Directors play an instrumental role in putting strategy into practice, where adaptability and proactive problem solving skills are essential. Directors must hone their ability to manage cross-functional initiatives that drive organisational change at a tactical level.

Key skills for Directors include:

  • Adaptable Project Management: Directors need advanced skills in agile project management to lead teams effectively through ongoing change. This means fostering collaborative environments where cross-functional teams can innovate and deliver high-impact results in alignment with overarching goals.
  • Interdepartmental Collaboration and Problem-Solving: In rapidly changing environments, Directors are often the first to encounter operational challenges that require immediate action.

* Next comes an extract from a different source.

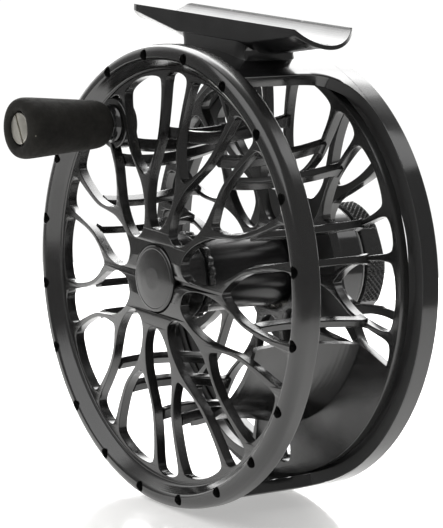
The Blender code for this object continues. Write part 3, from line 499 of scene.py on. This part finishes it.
def window(half, middle_angle, pieces=6):
    """A window's smooth outline from its half outline, mirrored about the middle angle."""
    right = [(radius, -angle) for radius, angle in half]
    left = [(radius, angle) for radius, angle in reversed(half[1:-1])]
    corners = [polar(radius * RIM, middle_angle + angle) for radius, angle in right + left]
    return smooth_loop(corners, pieces)


def veined(radius, skip=()):
    """A disc's outline and its windows; skip lists the angles that stay solid."""
    outlines = [circle(radius, 240)]
    for i in range(VEINS):
        stem = VEIN_PHASE + VEIN_STEP * i
        gap = stem + VEIN_STEP / 2.0
        if stem not in skip:
            outlines.append(window(PETAL, stem))
        if gap not in skip:
            outlines.append(window(KEYHOLE, gap))
    return outlines


FACE_THICKNESS = 2.3
BAR_REAR = -29.0


def face_depth(radius):
    """The height of the dished front face: flat in the middle, then a cone down to the rim."""
    middle_height, drop = 2.75, 4.75
    flat_radius, cone_width = 9.0, 33.5
    share = min(max((radius - flat_radius) / cone_width, 0.0), 1.0)
    return middle_height - drop * share


def spool_front():
    """Dished front flange in one with its rim, hub sleeve and the pad under the handle."""
    mesh = plate(veined(45.4), 0.0, -FACE_THICKNESS)
    for vertex in mesh.vertices:
        vertex.co.z += face_depth(math.hypot(vertex.co.x, vertex.co.y))
    rim = soften([(47.2, 1.02), (48.5, 0.98), (49.6, 0.25), (50.0, -1.2), (50.0, -4.35),
                  (44.3, -4.35), (44.3, -1.75), (45.0, -1.65), (45.35, -1.3), (46.75, 0.7)],
                 0.55, closed=True, parts=4)
    rim = turned(rim, 288)
    drills = []
    for i in range(RIM_HOLES):
        x, y = polar(47.85, 119.1 + 360.0 / RIM_HOLES * i)
        drill = [(0.0, 4.0), (1.6, 4.0), (1.6, 1.35), (1.2, 0.85), (1.2, -6.0), (0.0, -6.0)]
        drills.append(at(turned(drill, 24), x, y))
    rim = combine(rim, joined(*drills), "DIFFERENCE")
    mesh = combine(mesh, rim)
    sleeve = turned(soften([(0.0, 1.2), (9.3, 1.2), (9.3, -4.6), (0.0, -4.6)], 0.3), 128)
    mesh = combine(mesh, sleeve)
    pad = turned(soften([(0.0, -1.2), (5.6, -1.2), (5.6, -4.25), (0.0, -4.25)], 0.35), 96)
    mesh = combine(mesh, at(pad, *HANDLE))
    hollow = turned(soften([(0.0, 4.0), (7.9, 4.0), (7.9, 2.7), (7.5, 2.45), (7.5, -0.1),
                            (2.0, -0.1), (2.0, -0.9), (6.8, -0.9), (6.8, -6.0), (0.0, -6.0)],
                           0.15), 128)
    mesh = combine(mesh, hollow, "DIFFERENCE")
    bore = turned([(0.0, 1.0), (2.3, 1.0), (2.3, -6.0), (0.0, -6.0)], 48)
    return combine(mesh, at(bore, *HANDLE), "DIFFERENCE")


def rounded_box(half_x, half_y, corner, parts=4):
    """A rectangle's outline with rounded corners, about the origin."""
    box = [(half_x, half_y), (-half_x, half_y), (-half_x, -half_y), (half_x, -half_y)]
    return soften(box, corner, closed=True, parts=parts)


# The arbor's outer line from the front flange to the rear one: height and radius.
ARBOR_LINE = smooth_line([(-1.0, 32.6), (-5.0, 31.9), (-10.0, 31.6), (-15.0, 31.9), (-20.0, 32.6),
                          (-24.0, 33.4), (-27.0, 34.2), (-28.6, 34.6)], 6)


def arbor_radius(z):
    """The line bed's radius: it swells towards the rear flange and runs into it in a fillet."""
    for (z0, r0), (z1, r1) in zip(ARBOR_LINE, ARBOR_LINE[1:]):
        if z >= z1:
            return r0 + (r1 - r0) * min(max((z - z0) / (z1 - z0), 0.0), 1.0)
    return ARBOR_LINE[-1][1]


def arbor_bar(angle, front, rear):
    """A flat bar between the flanges, spread where it runs into the rear one."""
    sections = []
    turn = Matrix.Rotation(math.radians(angle), 3, "Z")
    steps = 28
    thickness, most_inner_radius = 2.6, 31.6
    half_width, spread, spread_height = 0.85, 0.3, 1.4
    for i in range(steps + 1):
        height = front + (rear - front) * (0.5 - 0.5 * math.cos(math.pi * i / steps))
        flare = spread * max(0.0, 1.0 - (height - rear) / spread_height) ** 2
        outer = arbor_radius(height)
        inner = min(outer - thickness, most_inner_radius)
        middle, half = (outer + inner) / 2.0, (outer - inner) / 2.0
        sections.append([turn @ Vector((middle + x, y, height))
                         for x, y in rounded_box(half, half_width + flare, 0.4)])
    return loft(sections)


def weight_shell(front, rear):
    """The thin wall that closes the arbor over the solid sector."""
    count, steps = 72, 24
    wall, most_inner_radius = 1.1, 33.3
    heights = [front + (rear - front) * k / steps for k in range(steps + 1)]
    outer = [(arbor_radius(z), z) for z in heights]
    inner = [(min(r - wall, most_inner_radius), z) for r, z in reversed(outer)]
    sections = []
    for i in range(count + 1):
        angle = WEIGHT_ANGLE - WEIGHT_HALF + 2.0 * WEIGHT_HALF * i / count
        sections.append([(*polar(r, angle), z) for r, z in outer + inner])
    return loft(sections)


def weight_web(outer, inner):
    """The outline of the solid sector's plate between two radii."""
    steps = 72
    across = [2.0 * WEIGHT_HALF * i / steps for i in range(steps + 1)]
    return ([polar(outer, WEIGHT_ANGLE - WEIGHT_HALF + degrees) for degrees in across]
            + [polar(inner, WEIGHT_ANGLE + WEIGHT_HALF - degrees) for degrees in across])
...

Building interdepartmental connections and real-time feedback mechanisms allows Directors to implement quick, data-informed solutions.
  • Real-Time Leadership and Feedback: With day-to-day oversight of team performance, Directors benefit from a style of leadership that incorporates ongoing feedback and iterative problem-solving, fostering a culture of learning and improvement.

Leaders across every level – from D-Level right through to the board – are important in building a resilient, future-ready workforce. Through a commitment to skills development and adaptive strategies tailored to their roles, they foster a culture of flexibility, sustainability, and innovation, positioning their organisations to thrive amid uncertainty.